John Linton .....which is probably why women have so much more of it.
It has been a miserable weekend in Sydney and while it isn't continuing to pour down with rain for an hour or so it shows no sign of really improving with the forecast for the rest of the week for even more rain. We long ago abandoned the concept of driving somewhere to take advantage of the 'extra day's holiday a long weekend provides - mainly because of the traffic but also because when you run your business you actually don't differentiate days in to 'work days' and 'weekends'. Week ends for small business owners are days when you take more time to do non-work related things with your family (at least those members of your family that consider you worth spending time with) and a few other activities.
As the years pass ever more rapidly I have been trying to do less in terms of business activities and more in terms of personal activities before I lose the capabilities of doing either. I have been partially successful in some aspects of this but far from successful in most attempts. I ascribe the failure of those initiatives that have failed to my inabilities rather than than any other circumstances or people but, whichever way the problem lies, it has to be addressed. I am sufficiently experienced and have a realistic understanding of human dynamics not to need any more 'knowledge' on how to avoid the more obvious problems in delegation and, to use a totally stupid current term - "empowerment" - FGS did those idiots/frauds who call themselves "management consultants" ever have access to the OED during their education?
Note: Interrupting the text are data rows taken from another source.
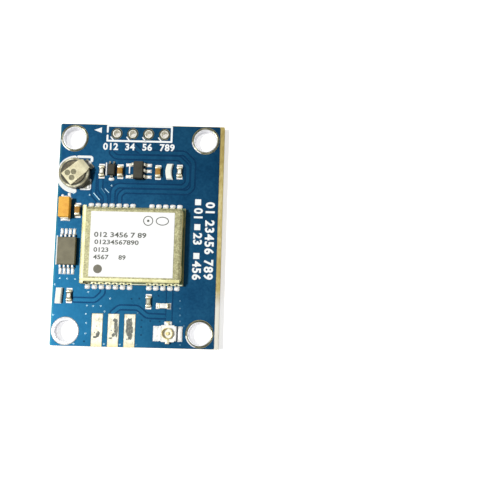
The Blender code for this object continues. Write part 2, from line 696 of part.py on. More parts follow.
def add_receiver_shield():
    """A can folded from thin sheet: open below, bent edges, side windows, open corners."""
    x, y = RECEIVER_CENTRE
    half_x = RECEIVER_WIDTH / 2 - SHIELD_MARGIN
    half_y = RECEIVER_LENGTH / 2 - SHIELD_MARGIN
    base = RECEIVER_FACE_Z + SEAT_GAP
    shield = block("receiver_shield", (x - half_x, y - half_y, base),
                   (x + half_x, y + half_y, base + SHIELD_HEIGHT), PARTS, "nickel_silver")
    bm = bmesh.new()
    bm.from_mesh(shield.data)
    bottom = min(bm.faces, key=lambda face: face.calc_center_median().z)
    bmesh.ops.delete(bm, geom=[bottom], context="FACES_ONLY")
    bm.to_mesh(shield.data)
    bm.free()
    bevel(shield, SHIELD_BEND, 3, 60.0)
    sheet = shield.modifiers.new("sheet", "SOLIDIFY")
    sheet.thickness = SHIELD_SHEET
    sheet.offset = -1.0
    sheet.use_even_offset = True
    cuts = bmesh.new()
    reach = half_x + CUT_MARGIN
    low = base - CUT_MARGIN
    add_box(cuts, (x - reach, y - SHIELD_WINDOW / 2, low),
            (x + reach, y + SHIELD_WINDOW / 2, base + SHIELD_WINDOW_HEIGHT))
    for sx in (-1, 1):
        for sy in (-1, 1):
            add_box(cuts, (x + sx * (half_x - SHIELD_CORNER_RELIEF),
                           y + sy * (half_y - SHIELD_CORNER_RELIEF), low),
                    (x + sx * reach, y + sy * (half_y + CUT_MARGIN),
                     base + SHIELD_HEIGHT - SHIELD_BEND - SHIELD_SHEET))
    cutter = add_object("shield_cuts", mesh_from(cuts, "shield_cuts"), CUTTERS)
    boolean(shield, cutter, "DIFFERENCE")


def add_receiver_label():
    """The paper label on the shield."""
    x, y = RECEIVER_CENTRE
    half_x = RECEIVER_WIDTH / 2 - SHIELD_MARGIN - LABEL_SIDE_MARGIN
    half_y = RECEIVER_LENGTH / 2 - SHIELD_MARGIN - LABEL_END_MARGIN
    low = RECEIVER_FACE_Z + SHIELD_HEIGHT + 2 * SEAT_GAP
    label = block("receiver_label", (x - half_x, y - half_y, low),
                  (x + half_x, y + half_y, low + LABEL_THICKNESS), PARTS, "label_paper")
    bevel(label, LABEL_THICKNESS / 4)


def add_receiver_inside():
    """The radio chip, the oscillator and the aerial filter under the shield."""
    x, y = RECEIVER_CENTRE
    half = Vector((RECEIVER_WIDTH / 2, RECEIVER_LENGTH / 2))
    wall = SHIELD_MARGIN + SHIELD_SHEET + CHIP_SIDE / 2
    chip = Vector((CHIP_SIDE, CHIP_SIDE, CHIP_HEIGHT))
    oscillator = Vector((OSCILLATOR_WIDTH, OSCILLATOR_LENGTH, OSCILLATOR_HEIGHT))
    aerial_filter = Vector((FILTER_WIDTH, FILTER_LENGTH, FILTER_HEIGHT))
    places = {
        "receiver_chip": (Vector((x - half.x + 2 * wall, y)), chip, "moulding"),
        "receiver_oscillator": (Vector((x + half.x / 2, y - half.y / 3)), oscillator,
                                "nickel_silver"),
        "receiver_filter": (Vector((x + half.x / 2, y + half.y / 3)), aerial_filter, "ceramic"),
    }
    for name, (centre, size, finish) in places.items():
        low = (centre.x - size.x / 2, centre.y - size.y / 2, RECEIVER_FACE_Z + SEAT_GAP)
        high = (centre.x + size.x / 2, centre.y + size.y / 2, low[2] + size.z)
        bevel(block(name, low, high, PARTS, finish), 2 * SEAT_GAP)


def add_cell():
    """The backup cell: can, gasket, cap, and the tabs welded above and below it."""
    base = SEAT_Z + TAB_SHEET + SEAT_GAP
    lip = CELL_RADIUS - CELL_LIP
    inner = CELL_RADIUS - CELL_WALL
    corner = CELL_WALL / 2
    can = [(0.0, CELL_WALL), (inner, CELL_WALL), (inner, CELL_HEIGHT - CELL_WALL),
           (lip, CELL_HEIGHT - CELL_WALL / 2), (lip, CELL_HEIGHT),
           (CELL_RADIUS - corner, CELL_HEIGHT), (CELL_RADIUS, CELL_HEIGHT - corner),
           (CELL_RADIUS, corner), (CELL_RADIUS - corner, 0.0), (0.0, 0.0)]
    turned("cell_can", can, CELL_CENTRE, base, CELL_SEGMENTS, PARTS, "steel")
    outer = lip - FIT_GAP
    hole = outer - CELL_GASKET
    floor = CELL_WALL + FIT_GAP
    gasket = [(hole, CELL_HEIGHT - corner), (outer, CELL_HEIGHT - corner), (outer, floor),
              (hole, floor)]
    turned("cell_gasket", gasket, CELL_CENTRE, base, CELL_SEGMENTS, PARTS, "gasket", closed=True)
    cap = hole - FIT_GAP
    top = CELL_HEIGHT + CELL_CAP_RISE
    profile = [(0.0, top), (cap - corner, top), (cap, top - corner), (cap, floor), (0.0, floor)]
    turned("cell_cap", profile, CELL_CENTRE, base, CELL_SEGMENTS, PARTS, "steel")
    x, y = CELL_CENTRE
    foot_z = SEAT_Z + TAB_SHEET / 2
    tab_z = base + top + SEAT_GAP + TAB_SHEET / 2
    shoulder = cap + CELL_GASKET / 2
    clear = CELL_RADIUS + TAB_OVERHANG
    path = [(-TAB_TAIL, tab_z), (shoulder, tab_z),
            (clear - TAB_SHEET / 2, tab_z - CELL_CAP_RISE),
            (clear + TAB_SHEET / 2, foot_z), (clear + TAB_FOOT, foot_z)]
    bent_strip("cell_top_tab", path, TAB_SHEET, TAB_SHEET, TAB_WIDTH,
               placed(x, y, 0, TAB_ANGLE), PARTS, "steel")
    under = block("cell_bottom_tab", (-TAB_TAIL, -TAB_WIDTH / 2, SEAT_Z),
                  (clear + TAB_FOOT, TAB_WIDTH / 2, SEAT_Z + TAB_SHEET), PARTS, "steel")
    under.matrix_world = placed(x, y, 0, -TAB_ANGLE)
    bevel(under, 2 * SEAT_GAP)


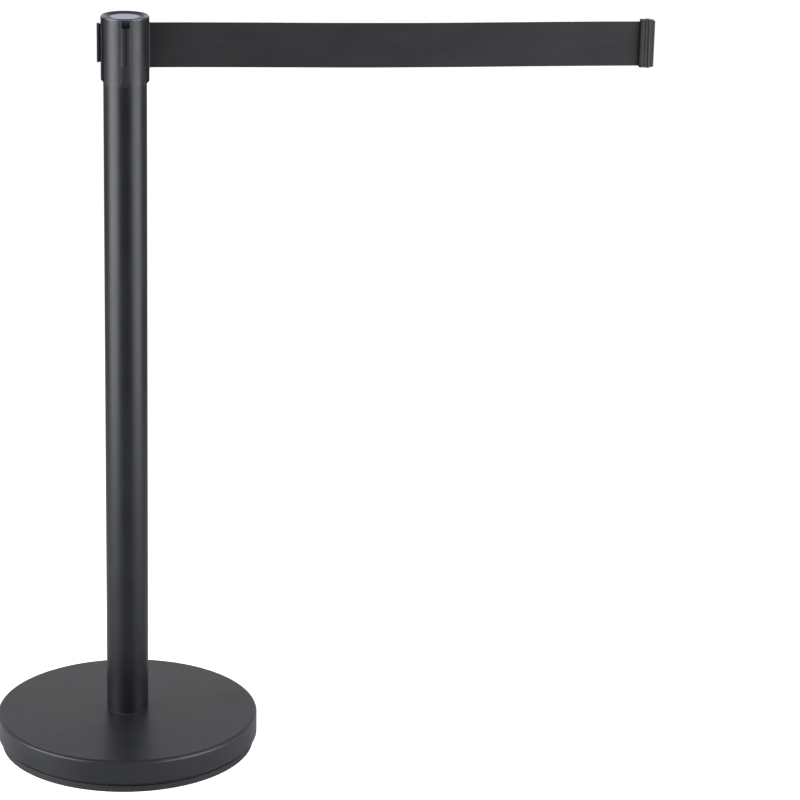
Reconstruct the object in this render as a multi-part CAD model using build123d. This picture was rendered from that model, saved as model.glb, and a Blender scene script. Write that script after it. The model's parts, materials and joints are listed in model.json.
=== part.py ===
from build123d import *
import math
import os

# A retractable belt stanchion in millimetres. The origin is the middle of the base's underside, +Z is up,
# and the belt leaves the head towards +X. The belt is drawn out and its end clip stands where the next
# post's rail holds it.

# Base
BASE_R = 160.0
RIM_HEIGHT = 41.6
CROWN_HEIGHT = 44.0
CROWN_LAND_R = 32.0
COVER_WALL = 1.6
COVER_EDGE_R = 3.4
COVER_LOW = 13.4
RING_R = 155.2
RING_WALL = 4.2
RING_TOP = 12.4
RING_LIP = 2.4
RING_LIP_TOP = 8.0
PAN_LOW = 3.0
PAN_WALL = 1.0
WEIGHT_R = 148.7
WEIGHT_TOP = 30.0
WEIGHT_BOSS_R = 36.0
BOLT_POCKET_R = 22.5
BOLT_POCKET_TOP = 14.0

# Post and its M10 fixing
POST_R = 25.5
POST_WALL = 1.5
GASKET = 1.0
POST_LOW = CROWN_HEIGHT + GASKET
POST_TOP = 831.0
FOOT_HEIGHT = 30.0
BOLT_R = 5.0
BOLT_LENGTH = 60.0
BOLT_HEAD = 6.4
BOLT_ACROSS_FLATS = 17.0
WASHER = 2.0
LOCK_WASHER = 2.2

# Head shell, flush with the tube, its four raised lands, and the cap that overhangs it
HEAD_R = POST_R
HEAD_BORE_R = 24.0
HEAD_TOP = 909.2
LAND_R = 28.4
LAND_WIDTH = 11.2
LAND_LOW = 832.8
OUTLET_LAND_LOW = 831.4
OUTLET_MARGIN = 1.3
OUTLET_FACE = 28.7
NOTCH_R = 26.0
NOTCH_WIDTH = 8.4
NOTCH_TOP = 907.0
CAP_R = 27.8
CAP_TOP = 911.2
CAP_LOW = 906.6
LABEL_R = 21.5
LABEL_SEAT = 908.4

# T rails that hold the end clips of other posts
RAIL_LOW = 856.5
RAIL_TOP = 901.5
RAIL_WIDTH = 9.6
RAIL_FACE = 32.7
RAIL_BACK = 29.9
RAIL_FOOT = 26.6
RAIL_WEB = 3.2
RAIL_TURNS = {"left": 180, "front": -90, "rear": 90}
RAIL_SCREW_HEIGHTS = (866.0, 892.0)

# Belt
BELT_WIDTH = 53.0
BELT_THICK = 0.5
BELT_MIDDLE = 876.0
BELT_LOW = BELT_MIDDLE - BELT_WIDTH / 2
BELT_HIGH = BELT_MIDDLE + BELT_WIDTH / 2
BELT_ON_REEL = 1500.0

# Reel and cassette
SPINDLE_R = 3.0
NECK_R = 6.0
HUB_R = 7.5
ANCHOR_R = 1.2
ANCHOR_X = HUB_R - ANCHOR_R - 0.1
REEL_FLANGE_R = 20.2
REEL_FLANGE = 1.2
REEL_LOW = BELT_LOW - 0.3
REEL_HIGH = BELT_HIGH + 0.3
RUNNING = 0.05
PLATE_R = 23.7
PLATE_LOW = 840.4
PLATE_HIGH = 905.0
PLATE_LOW_THICK = 2.0
PLATE_HIGH_THICK = CAP_LOW - PLATE_HIGH
BUSH_R = 7.6
BUSH_COLLAR_R = 9.0
GUIDE_PIN_R = 1.5
GUIDE_PIN_X = 21.95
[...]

Our latest, longest and most important attempt at delegation of serious management responsibilities ended this month after 27 months - though in fact it should have ended a year ago when it was obvious it would never work, which was very sad for everyone concerned. Despite what was we considered to be a careful selection process, a set of indelibly clear guidelines and a totally unsupervised 'free hand' it was a complete failure. It was almost certainly worse than a complete failure but that determination will only be made over time. What went wrong in that instance? I really don't know although for the past year I have been trying to find out and, during that time, addressing the issues - without a skerrick of success.
So, just how do you grow a company of Exetel's size to a larger sized entity without burning up more money than company's of Exetel's size have available to them? Sell Exetel to another more competently managed entity? Hire much more experienced and different management people? Send key potential serious business managers on some sort of business education program? I have given this issue an increasing amount of thought as our boldest attempt to 'delegate' and grow our business showed increasing signs of falling apart...but have come up with nothing useful.....other than the query - is there any need for Exetel to grow beyond its current size in terms of people numbers but generate what growth is possible by the people themselves developing more competence and greater skills? Because Exetel has doubled the number of people it employs in a little over a year there is an enormous upside in developing the company that way.
The current business plan is premised on much more growth than we will have achieved in the year just about to end - that is almost a self defining result because we aimed at very little growth for FY2011 given the conditions we anticipated resulting from Telstra Retail's activities. However the work and hiring put into developing a much bigger corporate sales and support capability over the past two years may deliver a rapidly escalating volume of growth in the coming year. Having established the capabilities to sell 100 corporate customers a month over that period it will be a little easier to continue that growth, maybe accelerate it, month on month throughout FY2012 - fingers crossed.
If the planned growth in corporate and small business goes as the more 'optimistic' of our projections indict is possible, as well as the more modest growth in other services that is predicted, it is possible that Exetel will grow in revenue terms more in the coming year than it has done in the past three years combined - a very sobering thought - although those years have been extremely difficult years and we have planned very conservatively. How such a growth 'spurt' could be handled is currently beyond my abilities to understand and put in place in terms of increasing the management, as opposed to supervision, that would be required.